#### Exercise:
Return the first line, the line containing "side_clearance = 0.06; // [0.03:0.01:0.2]", and every line between them, exactly as they stand.
## begin
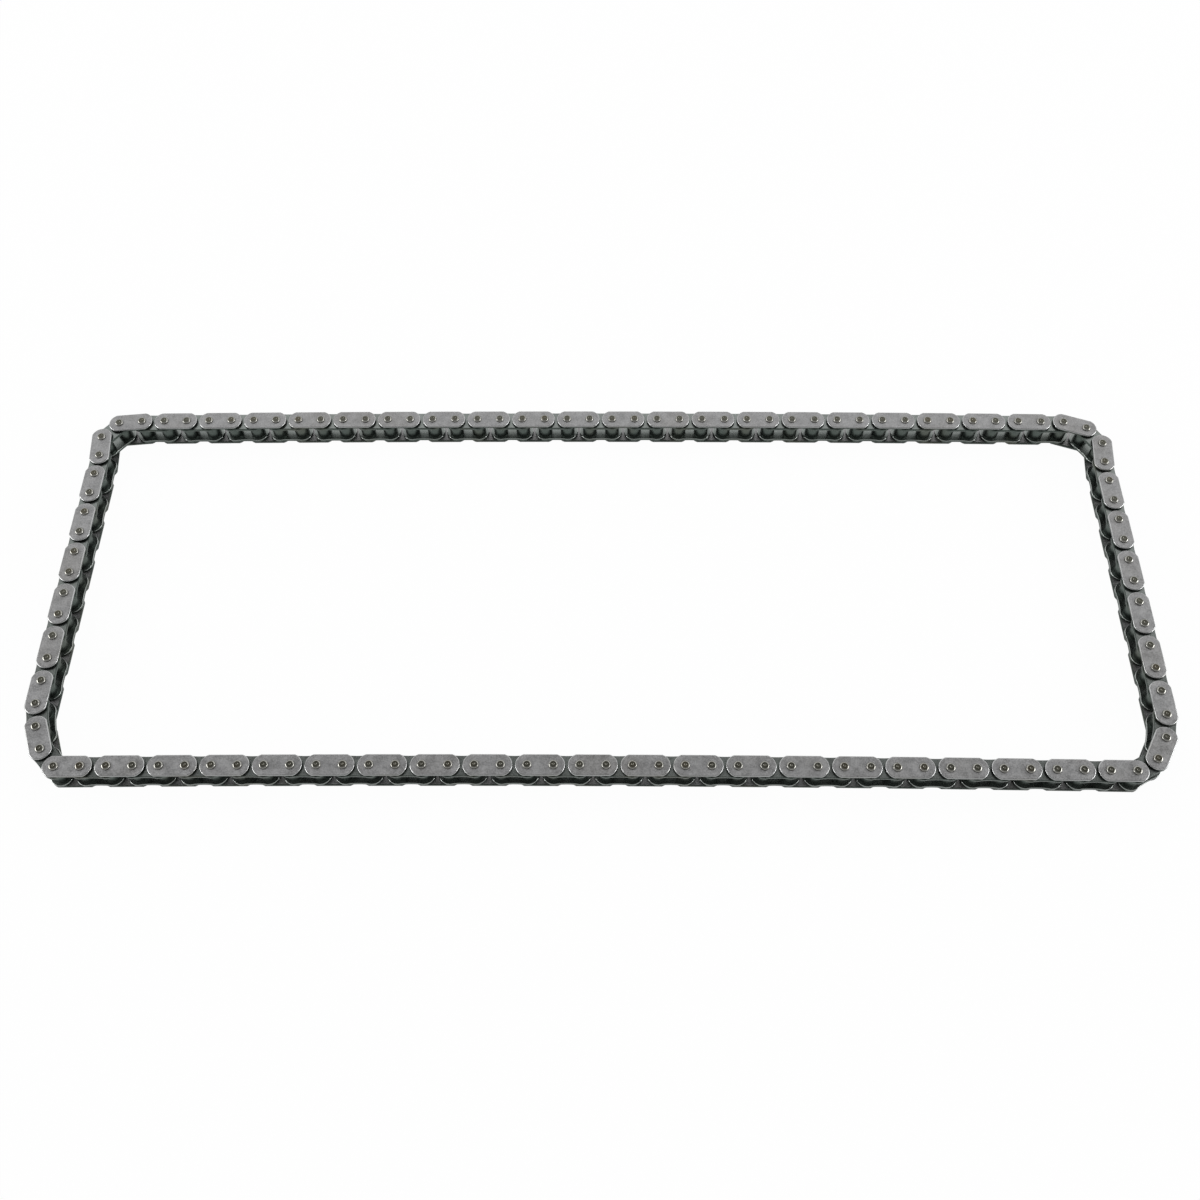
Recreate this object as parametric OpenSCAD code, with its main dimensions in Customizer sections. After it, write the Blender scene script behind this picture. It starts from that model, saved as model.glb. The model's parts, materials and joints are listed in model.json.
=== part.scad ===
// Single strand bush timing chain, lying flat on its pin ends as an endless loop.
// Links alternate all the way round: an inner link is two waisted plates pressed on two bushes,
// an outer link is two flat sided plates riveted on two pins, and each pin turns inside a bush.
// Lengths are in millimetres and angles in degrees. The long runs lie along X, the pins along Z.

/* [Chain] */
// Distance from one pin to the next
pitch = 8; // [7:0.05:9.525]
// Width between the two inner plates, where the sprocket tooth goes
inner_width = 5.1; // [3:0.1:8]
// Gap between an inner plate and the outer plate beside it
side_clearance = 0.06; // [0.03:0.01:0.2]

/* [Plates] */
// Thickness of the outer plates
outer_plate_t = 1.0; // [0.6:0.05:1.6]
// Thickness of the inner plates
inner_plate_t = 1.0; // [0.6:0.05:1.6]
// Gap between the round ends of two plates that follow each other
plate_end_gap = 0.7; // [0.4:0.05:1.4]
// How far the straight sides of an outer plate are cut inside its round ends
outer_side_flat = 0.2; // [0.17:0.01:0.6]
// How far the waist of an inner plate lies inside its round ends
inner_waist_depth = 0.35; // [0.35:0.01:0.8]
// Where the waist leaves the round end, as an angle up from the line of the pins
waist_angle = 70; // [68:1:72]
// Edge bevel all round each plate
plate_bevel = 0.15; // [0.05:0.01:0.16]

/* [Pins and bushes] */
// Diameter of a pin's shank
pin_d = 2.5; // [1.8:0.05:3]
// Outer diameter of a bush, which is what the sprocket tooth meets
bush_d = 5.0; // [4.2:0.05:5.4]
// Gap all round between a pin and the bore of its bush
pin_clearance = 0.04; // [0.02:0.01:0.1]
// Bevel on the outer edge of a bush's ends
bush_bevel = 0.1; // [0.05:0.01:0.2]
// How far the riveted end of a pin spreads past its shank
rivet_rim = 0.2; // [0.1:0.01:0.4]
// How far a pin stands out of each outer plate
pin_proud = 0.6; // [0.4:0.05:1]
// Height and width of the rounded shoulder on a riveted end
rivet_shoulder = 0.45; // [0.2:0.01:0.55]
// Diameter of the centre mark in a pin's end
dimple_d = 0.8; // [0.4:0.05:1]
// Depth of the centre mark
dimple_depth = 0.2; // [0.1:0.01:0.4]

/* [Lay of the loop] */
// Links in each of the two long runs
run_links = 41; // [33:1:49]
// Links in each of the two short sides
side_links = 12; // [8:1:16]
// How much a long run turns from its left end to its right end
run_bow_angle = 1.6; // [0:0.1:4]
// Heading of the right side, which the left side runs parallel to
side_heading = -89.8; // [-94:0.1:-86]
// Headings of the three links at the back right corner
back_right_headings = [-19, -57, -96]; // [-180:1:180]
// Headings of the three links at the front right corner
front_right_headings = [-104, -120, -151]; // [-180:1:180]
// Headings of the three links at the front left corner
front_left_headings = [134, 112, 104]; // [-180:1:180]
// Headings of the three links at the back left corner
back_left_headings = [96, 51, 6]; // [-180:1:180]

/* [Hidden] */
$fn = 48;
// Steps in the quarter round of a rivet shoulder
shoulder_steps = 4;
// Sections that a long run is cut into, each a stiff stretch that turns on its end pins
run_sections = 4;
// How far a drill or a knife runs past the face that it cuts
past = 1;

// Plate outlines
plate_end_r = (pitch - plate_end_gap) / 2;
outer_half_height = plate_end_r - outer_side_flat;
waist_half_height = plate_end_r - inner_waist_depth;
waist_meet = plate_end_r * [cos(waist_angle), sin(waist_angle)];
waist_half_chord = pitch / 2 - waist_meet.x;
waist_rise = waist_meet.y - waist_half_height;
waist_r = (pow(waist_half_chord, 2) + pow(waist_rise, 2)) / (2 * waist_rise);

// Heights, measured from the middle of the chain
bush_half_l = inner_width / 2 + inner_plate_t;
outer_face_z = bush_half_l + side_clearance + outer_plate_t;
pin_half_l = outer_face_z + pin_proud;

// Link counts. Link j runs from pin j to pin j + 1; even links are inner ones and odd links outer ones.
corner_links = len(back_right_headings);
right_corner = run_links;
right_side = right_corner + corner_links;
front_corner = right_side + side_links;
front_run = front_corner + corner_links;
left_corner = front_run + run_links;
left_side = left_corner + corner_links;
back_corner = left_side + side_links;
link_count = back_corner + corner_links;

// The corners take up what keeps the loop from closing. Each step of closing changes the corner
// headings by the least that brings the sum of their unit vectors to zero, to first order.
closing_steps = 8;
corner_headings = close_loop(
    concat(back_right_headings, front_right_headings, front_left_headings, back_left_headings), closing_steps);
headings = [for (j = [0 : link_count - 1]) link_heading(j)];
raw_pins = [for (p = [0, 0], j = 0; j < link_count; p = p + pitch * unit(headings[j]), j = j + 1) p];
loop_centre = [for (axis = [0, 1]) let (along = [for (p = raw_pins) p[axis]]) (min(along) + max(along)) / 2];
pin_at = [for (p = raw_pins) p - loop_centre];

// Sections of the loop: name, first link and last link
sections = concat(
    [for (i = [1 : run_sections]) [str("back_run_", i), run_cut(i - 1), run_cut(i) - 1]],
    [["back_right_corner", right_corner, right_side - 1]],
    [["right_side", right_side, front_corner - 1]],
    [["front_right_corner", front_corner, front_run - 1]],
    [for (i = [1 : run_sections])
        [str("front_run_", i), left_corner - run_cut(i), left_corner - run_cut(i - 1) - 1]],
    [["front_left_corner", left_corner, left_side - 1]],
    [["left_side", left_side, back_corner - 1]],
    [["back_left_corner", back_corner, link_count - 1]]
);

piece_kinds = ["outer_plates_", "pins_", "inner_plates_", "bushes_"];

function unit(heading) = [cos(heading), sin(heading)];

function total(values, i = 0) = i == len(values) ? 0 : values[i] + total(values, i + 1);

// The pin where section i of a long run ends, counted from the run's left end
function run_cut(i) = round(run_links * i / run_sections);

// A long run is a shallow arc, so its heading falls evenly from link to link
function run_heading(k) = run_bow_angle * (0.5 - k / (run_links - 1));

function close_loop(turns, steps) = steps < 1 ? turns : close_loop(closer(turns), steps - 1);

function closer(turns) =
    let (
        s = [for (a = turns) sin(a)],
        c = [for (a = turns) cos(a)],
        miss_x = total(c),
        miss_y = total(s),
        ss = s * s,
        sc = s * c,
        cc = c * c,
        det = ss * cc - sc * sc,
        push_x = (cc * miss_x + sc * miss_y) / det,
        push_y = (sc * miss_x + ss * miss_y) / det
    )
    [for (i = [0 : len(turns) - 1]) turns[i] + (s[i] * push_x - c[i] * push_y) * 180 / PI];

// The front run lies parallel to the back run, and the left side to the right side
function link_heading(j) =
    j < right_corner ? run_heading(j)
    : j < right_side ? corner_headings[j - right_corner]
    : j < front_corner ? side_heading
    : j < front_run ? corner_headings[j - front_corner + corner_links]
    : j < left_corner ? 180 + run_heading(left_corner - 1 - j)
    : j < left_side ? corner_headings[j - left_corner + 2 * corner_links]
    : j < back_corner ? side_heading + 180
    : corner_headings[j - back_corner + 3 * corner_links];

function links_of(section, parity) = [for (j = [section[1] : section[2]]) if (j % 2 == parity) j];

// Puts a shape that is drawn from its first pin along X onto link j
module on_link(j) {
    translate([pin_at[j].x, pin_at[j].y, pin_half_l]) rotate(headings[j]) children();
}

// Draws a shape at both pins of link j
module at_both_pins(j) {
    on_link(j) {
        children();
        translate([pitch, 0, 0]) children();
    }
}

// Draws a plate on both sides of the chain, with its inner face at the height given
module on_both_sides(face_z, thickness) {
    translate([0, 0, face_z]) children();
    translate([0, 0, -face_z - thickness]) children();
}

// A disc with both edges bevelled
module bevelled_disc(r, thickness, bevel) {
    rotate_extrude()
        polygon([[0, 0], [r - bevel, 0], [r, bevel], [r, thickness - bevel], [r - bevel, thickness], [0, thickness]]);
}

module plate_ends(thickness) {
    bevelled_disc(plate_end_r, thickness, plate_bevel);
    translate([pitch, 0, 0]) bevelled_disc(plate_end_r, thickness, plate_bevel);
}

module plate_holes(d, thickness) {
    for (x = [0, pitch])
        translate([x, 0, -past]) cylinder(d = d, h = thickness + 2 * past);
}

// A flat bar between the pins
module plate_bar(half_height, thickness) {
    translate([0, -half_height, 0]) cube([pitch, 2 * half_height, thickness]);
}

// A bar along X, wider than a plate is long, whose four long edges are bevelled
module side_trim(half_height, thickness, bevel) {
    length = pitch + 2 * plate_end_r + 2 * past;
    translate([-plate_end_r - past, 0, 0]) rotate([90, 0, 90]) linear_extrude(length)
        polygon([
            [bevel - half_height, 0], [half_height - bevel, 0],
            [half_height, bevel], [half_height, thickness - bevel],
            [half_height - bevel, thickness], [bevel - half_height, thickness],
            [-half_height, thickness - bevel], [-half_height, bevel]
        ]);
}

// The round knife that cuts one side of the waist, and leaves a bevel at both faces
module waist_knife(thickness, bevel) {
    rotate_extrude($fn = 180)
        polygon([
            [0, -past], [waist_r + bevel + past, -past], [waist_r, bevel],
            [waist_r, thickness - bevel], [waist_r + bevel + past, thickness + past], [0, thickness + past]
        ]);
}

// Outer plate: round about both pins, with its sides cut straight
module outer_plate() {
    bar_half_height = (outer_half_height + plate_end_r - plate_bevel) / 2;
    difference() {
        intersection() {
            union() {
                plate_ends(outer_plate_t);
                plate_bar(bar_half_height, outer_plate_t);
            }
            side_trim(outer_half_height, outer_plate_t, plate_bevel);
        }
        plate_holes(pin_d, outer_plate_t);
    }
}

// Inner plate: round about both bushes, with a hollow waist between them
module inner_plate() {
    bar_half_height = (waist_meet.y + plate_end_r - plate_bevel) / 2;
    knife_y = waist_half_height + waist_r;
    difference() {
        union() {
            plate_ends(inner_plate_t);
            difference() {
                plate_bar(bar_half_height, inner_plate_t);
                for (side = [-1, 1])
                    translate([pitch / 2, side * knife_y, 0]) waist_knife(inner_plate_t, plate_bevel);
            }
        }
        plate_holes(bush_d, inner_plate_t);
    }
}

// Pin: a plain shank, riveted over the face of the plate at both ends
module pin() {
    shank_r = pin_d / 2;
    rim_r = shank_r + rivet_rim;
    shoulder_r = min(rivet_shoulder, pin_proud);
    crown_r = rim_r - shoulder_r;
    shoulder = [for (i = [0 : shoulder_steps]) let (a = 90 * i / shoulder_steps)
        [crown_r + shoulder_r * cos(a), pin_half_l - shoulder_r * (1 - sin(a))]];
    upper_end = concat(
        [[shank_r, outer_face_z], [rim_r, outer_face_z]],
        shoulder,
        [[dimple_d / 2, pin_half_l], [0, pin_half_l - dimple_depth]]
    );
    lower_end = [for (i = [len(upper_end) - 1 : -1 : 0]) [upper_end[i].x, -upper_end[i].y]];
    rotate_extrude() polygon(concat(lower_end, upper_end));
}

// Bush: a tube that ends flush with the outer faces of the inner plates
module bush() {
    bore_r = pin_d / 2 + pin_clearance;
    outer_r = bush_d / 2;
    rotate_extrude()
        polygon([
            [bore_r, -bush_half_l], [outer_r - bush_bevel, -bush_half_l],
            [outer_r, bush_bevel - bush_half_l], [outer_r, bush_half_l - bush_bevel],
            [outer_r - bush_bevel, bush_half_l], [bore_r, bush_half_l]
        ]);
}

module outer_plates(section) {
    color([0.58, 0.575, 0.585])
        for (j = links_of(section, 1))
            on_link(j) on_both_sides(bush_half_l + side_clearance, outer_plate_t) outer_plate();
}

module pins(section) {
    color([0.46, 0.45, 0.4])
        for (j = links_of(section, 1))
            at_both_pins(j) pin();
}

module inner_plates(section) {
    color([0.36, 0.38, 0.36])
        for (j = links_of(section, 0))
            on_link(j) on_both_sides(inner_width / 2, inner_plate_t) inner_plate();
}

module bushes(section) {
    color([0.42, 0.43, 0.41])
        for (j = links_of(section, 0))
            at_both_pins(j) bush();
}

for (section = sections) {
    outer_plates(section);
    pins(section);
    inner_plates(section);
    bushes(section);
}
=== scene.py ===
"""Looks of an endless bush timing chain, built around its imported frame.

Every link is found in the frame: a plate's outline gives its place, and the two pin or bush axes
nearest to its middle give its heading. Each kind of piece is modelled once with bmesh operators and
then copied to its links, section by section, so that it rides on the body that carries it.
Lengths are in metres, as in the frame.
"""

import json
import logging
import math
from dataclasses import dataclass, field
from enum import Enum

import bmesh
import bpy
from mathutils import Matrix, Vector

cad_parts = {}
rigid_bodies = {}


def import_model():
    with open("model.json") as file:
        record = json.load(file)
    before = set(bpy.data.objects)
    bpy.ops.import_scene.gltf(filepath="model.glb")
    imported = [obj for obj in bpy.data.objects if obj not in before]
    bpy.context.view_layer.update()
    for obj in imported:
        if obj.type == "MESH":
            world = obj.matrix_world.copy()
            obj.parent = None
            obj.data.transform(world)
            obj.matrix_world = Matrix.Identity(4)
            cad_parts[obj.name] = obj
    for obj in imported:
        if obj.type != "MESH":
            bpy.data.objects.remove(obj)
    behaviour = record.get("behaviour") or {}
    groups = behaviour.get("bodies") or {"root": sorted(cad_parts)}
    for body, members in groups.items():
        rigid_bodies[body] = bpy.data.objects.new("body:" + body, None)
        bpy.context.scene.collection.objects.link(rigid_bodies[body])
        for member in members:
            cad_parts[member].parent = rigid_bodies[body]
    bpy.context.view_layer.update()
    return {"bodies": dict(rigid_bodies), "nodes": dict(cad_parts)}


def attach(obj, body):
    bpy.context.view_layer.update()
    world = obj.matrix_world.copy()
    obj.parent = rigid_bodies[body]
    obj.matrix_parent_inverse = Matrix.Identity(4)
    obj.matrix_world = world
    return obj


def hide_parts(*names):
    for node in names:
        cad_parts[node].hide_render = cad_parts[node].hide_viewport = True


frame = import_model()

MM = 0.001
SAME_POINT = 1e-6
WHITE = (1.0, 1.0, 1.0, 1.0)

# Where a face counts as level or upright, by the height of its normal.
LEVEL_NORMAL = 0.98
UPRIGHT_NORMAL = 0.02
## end
#### Task output:
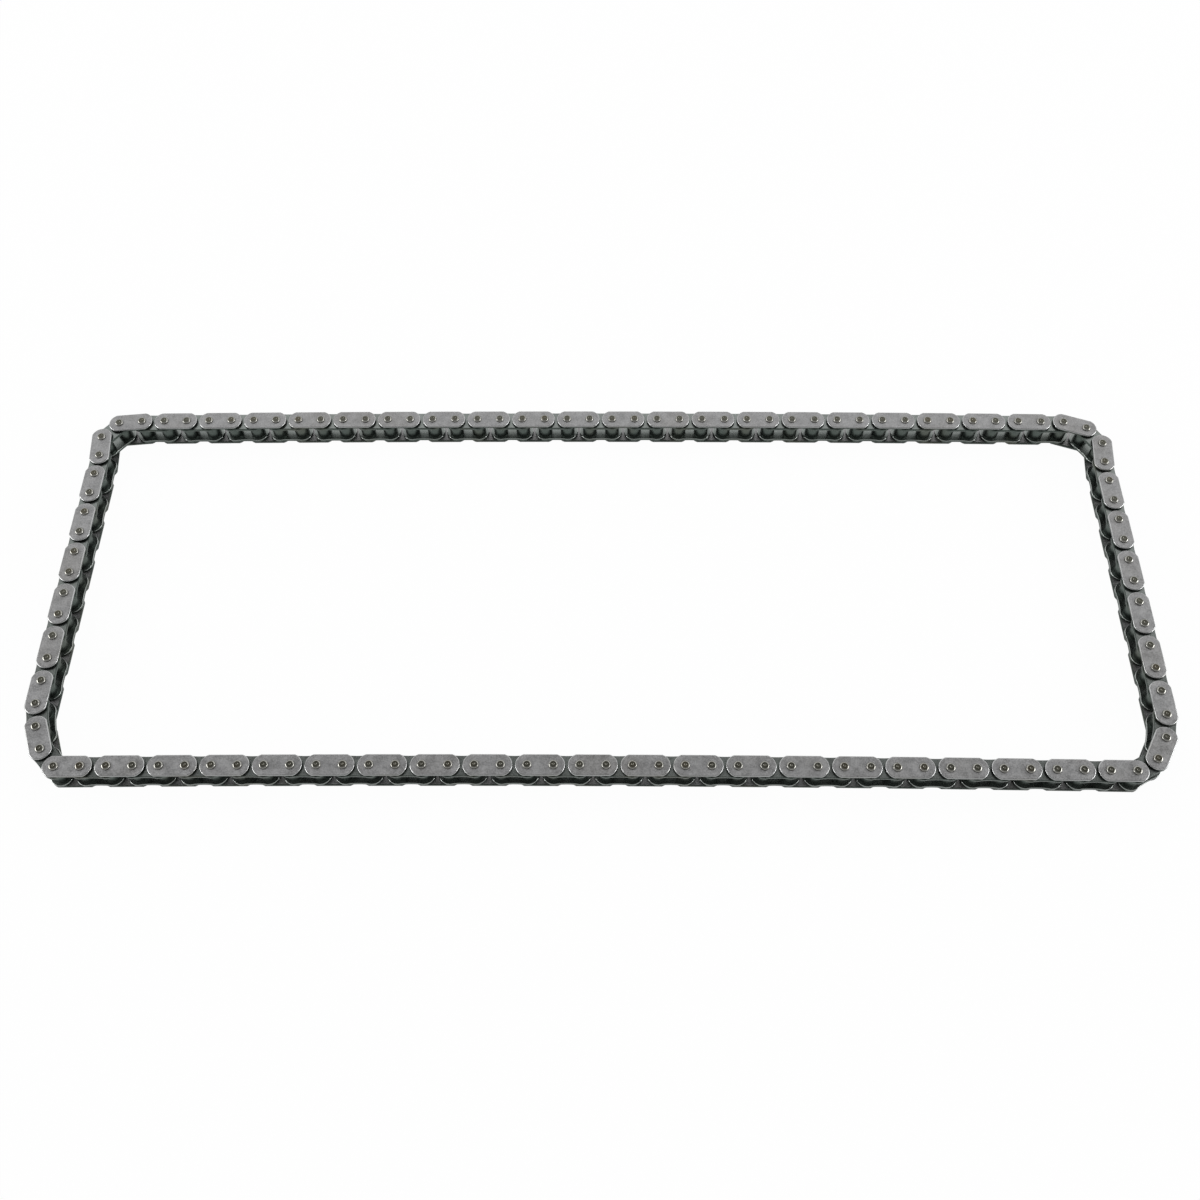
Recreate this object as parametric OpenSCAD code, with its main dimensions in Customizer sections. After it, write the Blender scene script behind this picture. It starts from that model, saved as model.glb. The model's parts, materials and joints are listed in model.json.
=== part.scad ===
// Single strand bush timing chain, lying flat on its pin ends as an endless loop.
// Links alternate all the way round: an inner link is two waisted plates pressed on two bushes,
// an outer link is two flat sided plates riveted on two pins, and each pin turns inside a bush.
// Lengths are in millimetres and angles in degrees. The long runs lie along X, the pins along Z.

/* [Chain] */
// Distance from one pin to the next
pitch = 8; // [7:0.05:9.525]
// Width between the two inner plates, where the sprocket tooth goes
inner_width = 5.1; // [3:0.1:8]
// Gap between an inner plate and the outer plate beside it
side_clearance = 0.06; // [0.03:0.01:0.2]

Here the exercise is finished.